A resurfaced video clip and archived social posts show Cea Weaver, the newly installed director of New York City’s Office to Protect Tenants, arguing that private property — and even homeownership — has been used as a tool of white supremacy and suggesting homeowners will need to accept a new, collective relationship to property. The comments, which have been shared widely on social platforms and conservative outlets, have ignited fury from homeowners and taxpayers who see this as a frontal assault on the American Dream.
Weaver is not some fringe commentator; she was appointed by Mayor Zohran Mamdani to a key tenant-protection office, bringing her activist résumé and radical ideas into city government. Her background as a tenant organizer and affiliation with leftist housing groups has only intensified the alarm among New Yorkers who rely on clear, constitutional protections for private property.
The unearthed posts date back years, including explicit calls to “seize private property” and a 2019 statement that described homeownership as “a weapon of white supremacy masquerading as ‘wealth building’ public policy.” Those are not academic musings; they are incendiary prescriptions that, if put into practice, would gut the property rights that underpin middle-class stability.
Predictably, national outlets and conservative watchdogs have blasted the appointment, and the criticism has spilled into mainstream coverage on cable news and in print.
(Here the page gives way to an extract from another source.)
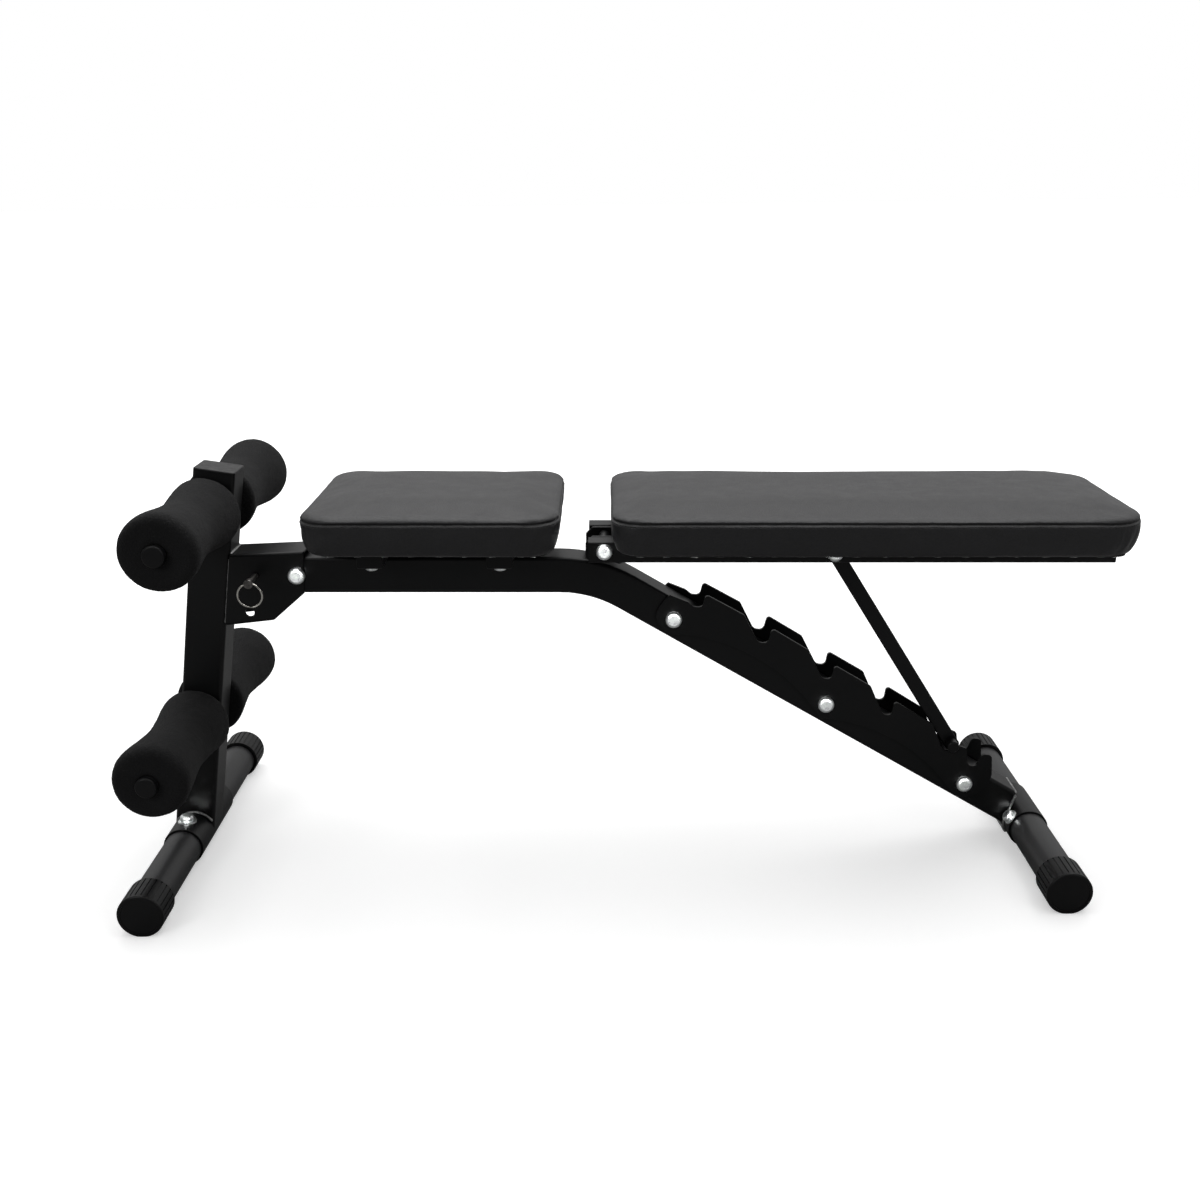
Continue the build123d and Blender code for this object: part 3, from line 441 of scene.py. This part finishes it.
def make_pad(name, body, node, x0, x1, r_a, r_b, seed, more_a=0.0, more_b=0.0):
    """Foam pad in vinyl: a top panel sewn to a side band, the band pulled in under the board."""
    hy = 140.0
    z0, z1 = 467.5, 521.0            # underside and crown edge
    seam = SEAM                      # the seam under the rolled top edge
    tuck = 7.0                       # how far the band pulls in at the bottom
    # profile: (inset from the outline, height)
    prof = [(tuck + 6.5, z0 + 0.2), (tuck + 3.0, z0 + 0.5), (tuck + 0.4, z0 + 3.0), (tuck - 1.4, z0 + 8.0), (2.6, z0 + 15.0), (1.0, z0 + 23.0),
            (0.2, z0 + 31.0), (-0.4, seam - 4.0), (-0.2, seam), (-0.4, seam + 2.0), (0.6, seam + 4.0), (3.0, seam + 6.0), (7.0, seam + 7.6), (13.0, z1 - 0.6)]
    outline = rounded_rect(x0 - 0.6 - more_a, x1 + 0.6 + more_b, hy - 0.2, r_a, r_b)
    bm = bmesh.new()
    rings = []
    for d, h in prof:
        ring = []
        for (x, y, nx, ny) in outline:
            ring.append(bm.verts.new(W(x - nx * d, h, y - ny * d)))
        rings.append(ring)
    n = len(outline)
    for a, b in zip(rings, rings[1:]):
        for i in range(n):
            j = (i + 1) % n
            bm.faces.new((a[i], a[j], b[j], b[i]))
    bm.faces.new(list(reversed(rings[0])))
    bm.faces.new(rings[-1])
    bm.normal_update()
    o = new_obj(name, bm, M["vinyl"])
    rm = o.modifiers.new("remesh", "REMESH")
    rm.mode = "VOXEL"; rm.voxel_size = 0.0045; rm.use_smooth_shade = True
    apply_mods(o)
    o.name = name
    set_mat(o, M["vinyl"])
    rest = [v.co.copy() for v in o.data.vertices]
    g = o.vertex_groups.new(name="pin")
    for v in o.data.vertices:
        h = local_h(v.co)
        if h < z0 + 3.5:
            g.add([v.index], 1.0, "REPLACE")
        elif h < z0 + 12:
            g.add([v.index], 0.25, "REPLACE")
        elif abs(h - seam) < 2.6:
            p_in = abs(v.co.y * 1000) > hy - 12 or local_x(v.co) < x0 + 12 or local_x(v.co) > x1 - 12
            if p_in:
                g.add([v.index], 0.55, "REPLACE")
    cm = o.modifiers.new("cloth", "CLOTH")
    cs = cm.settings
    cs.quality = 5
    cs.mass = 0.35
    cs.tension_stiffness = 60; cs.compression_stiffness = 60; cs.shear_stiffness = 40; cs.bending_stiffness = 12
    cs.use_pressure = True
    cs.uniform_pressure_force = 4.0
    cs.effector_weights.gravity = 0.0
    cs.vertex_group_mass = "pin"
    cs.pin_stiffness = 1.0
    cm.collision_settings.use_collision = False
    cm.collision_settings.use_self_collision = False
    cm.point_cache.frame_start = 1
    cm.point_cache.frame_end = 20
    for f in range(1, 21):
        scene.frame_set(f)
    apply_mods(o)
    scene.frame_set(1)
    cap = 0.0075
    me = o.data
    nv = len(me.vertices)
    base = np.array([tuple(p) for p in rest])
    now = np.empty(nv * 3); me.vertices.foreach_get("co", now); now = now.reshape(-1, 3)
    d = now - base
    L = np.linalg.norm(d, axis=1)
    d *= np.minimum(1.0, cap / np.maximum(L, 1e-9))[:, None]
    ed = np.empty(len(me.edges) * 2, dtype=np.int64); me.edges.foreach_get("vertices", ed); ed = ed.reshape(-1, 2)
    deg = np.bincount(ed.ravel(), minlength=nv)[:, None]
    sharp = d.copy()
    for _ in range(26):
        acc = np.zeros_like(d)
        np.add.at(acc, ed[:, 0], d[ed[:, 1]]); np.add.at(acc, ed[:, 1], d[ed[:, 0]])
        d = 0.4 * d + 0.6 * acc / np.maximum(deg, 1)
    # keep a little of the cloth's own creasing on top of the smooth swell
    d = d * 0.88 + sharp * 0.12
    pos = base + d
    # a low crown over the middle of the top panel
    dx = (pos[:, 0] - FX) * 1000; dz = pos[:, 2] * 1000 - 28.5
    hh = 28.5 + dx * ST + dz * CT; lx = -595 + dx * CT - dz * ST; ly = pos[:, 1] * 1000
    u = (lx - (x0 + x1) / 2) / ((x1 - x0) / 2); w = ly / hy
    top_w = np.clip((hh - seam - 3) / 6, 0, 1)
    crown = CROWN * np.clip(1 - np.abs(u) ** 6, 0, 1) * np.clip(1 - np.abs(w) ** 3, 0, 1) * top_w / 1000
    pos[:, 0] += crown * ST; pos[:, 2] += crown * CT
    me.vertices.foreach_set("co", pos.ravel())
    me.update()
    sb = o.modifiers.new("sub", "SUBSURF"); sb.levels = 1; sb.render_levels = 1
    apply_mods(o)
    me = o.data
    centre = Vector((0, 0, 0))
    for v in me.vertices:
        p = v.co
        h, lx, ly = local_h(p), local_x(p), p.y * 1000
        # nearest point of a rounded rectangle well inside: gives the outward direction in plan
        ix = max(x0 + 45, min(x1 - 45, lx)); iy = max(-hy + 45, min(hy - 45, ly))
        dx, dy = lx - ix, ly - iy
        L = math.hypot(dx, dy)
        on_side = L > 30
        # the seam pulls a narrow valley round the pad
        if on_side:
            nx, ny = dx / L, dy / L
            g = math.exp(-((h - seam) / 1.5) ** 2) * 1.25
            # soft drag folds on the band, strongest near the corners and under the seam
            corner = max(0.0, min(1.0, (abs(dx) * abs(dy)) / (22.0 * 22.0)))
            band = max(0.0, min(1.0, (seam - 3 - h) / 10.0)) * max(0.0, min(1.0, (h - z0 - 1) / 8.0))
            s_along = lx * 0.045 + ly * 0.05
            fold = noise.noise(Vector((s_along, h * 0.035 + seed, seed * 3.1))) * (0.5 + 1.6 * corner) * band
            fold += noise.noise(Vector((s_along * 3.1, h * 0.05 + seed * 2, 7.0))) * (0.12 + 0.7 * corner) * band
            q = -g + fold * 1.1
            # puckers in the rolled edge just above the seam
            ring = math.exp(-((h - seam - 3.5) / 2.4) ** 2)
            q += ring * noise.noise(Vector((lx * 0.22, ly * 0.22, seed))) * 0.35
            w = W(0, 0) - W(0, 0)
            step = Vector((nx * q / 1000 * CT, ny * q / 1000, -nx * q / 1000 * ST))
            v.co = p + step
        elif h > z1 - 5:
            u = noise.noise(Vector((lx * 0.012, ly * 0.016, seed))) * 0.45 + noise.noise(Vector((lx * 0.05, ly * 0.05, seed + 4))) * 0.12
            v.co = p + Vector((ST * u / 1000, 0, CT * u / 1000))
    # keep the underside flat and inside the box
    top = 0.0
    for v in me.vertices:
        h = local_h(v.co)
        if h < z0:
            v.co += Vector((ST, 0, CT)) * ((z0 - h) / 1000)
    for p in me.polygons:
        p.use_smooth = True
    me.update()
    set_mat(o, M["vinyl"])
    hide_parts(node)
    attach(o, body)

    # stitches: short threads laid just under the seam, on the finished surface
    bvh = BVHTree.FromPolygons([v.co.copy() for v in me.vertices], [tuple(p.vertices) for p in me.polygons])
    path = rounded_rect(x0, x1, hy, r_a, r_b, step=1.0)

    def surf(i, h, lift):
        x, y, nx, ny = path[i % len(path)]
        start = W(x + nx * 20, h, y + ny * 20)
        d = (W(x - nx * 20, h, y - ny * 20) - start).normalized()
        hit = bvh.ray_cast(start, d, 0.06)
        if hit[0] is None:
            return None
        return hit[0] - d * lift, hit[1]

    bm = bmesh.new()
    i, count = 0, len(path)
    while i < count - 3:
        a = surf(i, seam - 3.6, 0.00012)
        b = surf(i + 3, seam - 3.6, 0.00012)
        i += 4
        if not a or not b:
            continue
        p, q, nn = a[0], b[0], (a[1] + b[1]).normalized()
        t = (q - p)
        L = t.length
        if L < 1e-5 or L > 0.006:
            continue
        t.normalize()
        s = nn.cross(t).normalized()
        rings = []
        for u, rad in ((0.0, 0.35), (0.22, 0.85), (0.5, 1.0), (0.78, 0.85), (1.0, 0.35)):
            c = p.lerp(q, u) - nn * (0.00032 * (1 - math.sin(math.pi * u)))
            rings.append([bm.verts.new(c + (s * math.cos(k * math.pi / 3) * 0.42 + nn * math.sin(k * math.pi / 3) * 0.36) * 0.001 * rad) for k in range(6)])
        for ra, rb in zip(rings, rings[1:]):
            for k in range(6):
                bm.faces.new((ra[k], ra[(k + 1) % 6], rb[(k + 1) % 6], rb[k]))
        bm.faces.new(list(reversed(rings[0]))); bm.faces.new(rings[-1])
    st = new_obj(name + "_stitches", bm, M["thread"])
    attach(st, body)

    # dust cloth stapled over the board, with a folded hem and staples
    bm = bmesh.new()
    board_lo, board_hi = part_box(node.replace("_pad", "_board"))
    inset = 14.0
    hem = rounded_rect(x0 + inset, x1 - inset, hy - inset, 20, 20, step=6.0)
    z_u = z0 + 0.02
    grid_rings = []
    for d, dz in ((0.0, -0.02), (0.5, -0.45), (6.0, -0.50), (7.0, -0.22), (12.0, -0.20)):
        ring = []
        for k, (x, y, nx, ny) in enumerate(hem):
            wob = 0.5 * noise.noise(Vector((x * 0.05, y * 0.05, seed + 9))) if d < 2 else 0.0
            ring.append(bm.verts.new(W(x - nx * (d + wob), z_u + dz, y - ny * (d + wob))))
        grid_rings.append(ring)
    m = len(hem)
    for a, b in zip(grid_rings, grid_rings[1:]):
        for k in range(m):
            j = (k + 1) % m
            bm.faces.new((a[k], b[k], b[j], a[j]))
    bm.faces.new(grid_rings[-1])
    dc = new_obj(name + "_dust_cloth", bm, M["lining"], smooth=False)
    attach(dc, body)
    bm = bmesh.new()
    sp = rounded_rect(x0 + inset + 3.5, x1 - inset - 3.5, hy - inset - 3.5, 17, 17, step=1.0)
    k = 0
    while k < len(sp):
        x, y, nx, ny = sp[k]
        ang = 0.25 * noise.noise(Vector((x, y, 3.3)))
        tx, ty = -ny * math.cos(ang) + nx * math.sin(ang), nx * math.cos(ang) + ny * math.sin(ang)
        rings = []
        for u, dz in ((-5.2, 0.45), (-5.0, -0.25), (-4.2, -0.55), (4.2, -0.55), (5.0, -0.25), (5.2, 0.45)):
            c = W(x + tx * u, z_u - 0.45 + dz, y + ty * u)
            rings.append([bm.verts.new(c + Vector((nx * a * 0.0005, ny * a * 0.0005, b * 0.0003))) for a, b in ((1, 1), (-1, 1), (-1, -1), (1, -1))])
        for ra, rb in zip(rings, rings[1:]):
            for q in range(4):
                bm.faces.new((ra[q], ra[(q + 1) % 4], rb[(q + 1) % 4], rb[q]))
        bm.faces.new(list(reversed(rings[0]))); bm.faces.new(rings[-1])
        k += 34
    stp = new_obj(name + "_staples", bm, M["zinc"], smooth=False)
    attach(stp, body)
    return o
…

Even federal voices have suggested New York should be on notice, while Democratic and Republican critics alike are warning that normalizing the seizure or collectivization of private homes would spark legal and political fights.
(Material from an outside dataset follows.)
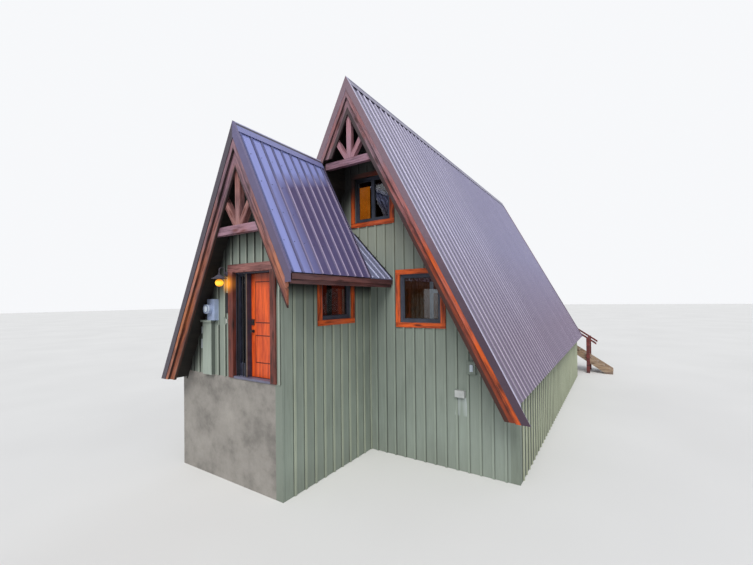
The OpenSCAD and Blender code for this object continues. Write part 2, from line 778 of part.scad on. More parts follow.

The hypocrisy is glaring: critics have pointed out that Weaver’s own family benefits from private real estate ownership, with reporting noting a family home valued in the millions, underscoring the double standard of preaching collectivism while enjoying private property. If municipal leaders are serious about fairness, they should explain why ordinary homeowners should pay the price for ideological experiments that city insiders do not practice themselves.
Mayor Mamdani’s decision to stand by Weaver is revealing about the broader priorities of the new administration: ideology over individual rights, rhetoric over reassurance. New Yorkers deserve officials who defend the rights of property owners and who recognize that homeownership is a foundation of family security, not a political cudgel to be repurposed for redistributionist fantasies.
This episode should be a wake-up call. Conservatives and defenders of the Constitution must push back through the ballot box, through the courts, and through relentless public pressure until officials who romanticize taking people’s property learn that America still values liberty and private ownership. Our neighborhoods, our savings, and our kids’ futures depend on it.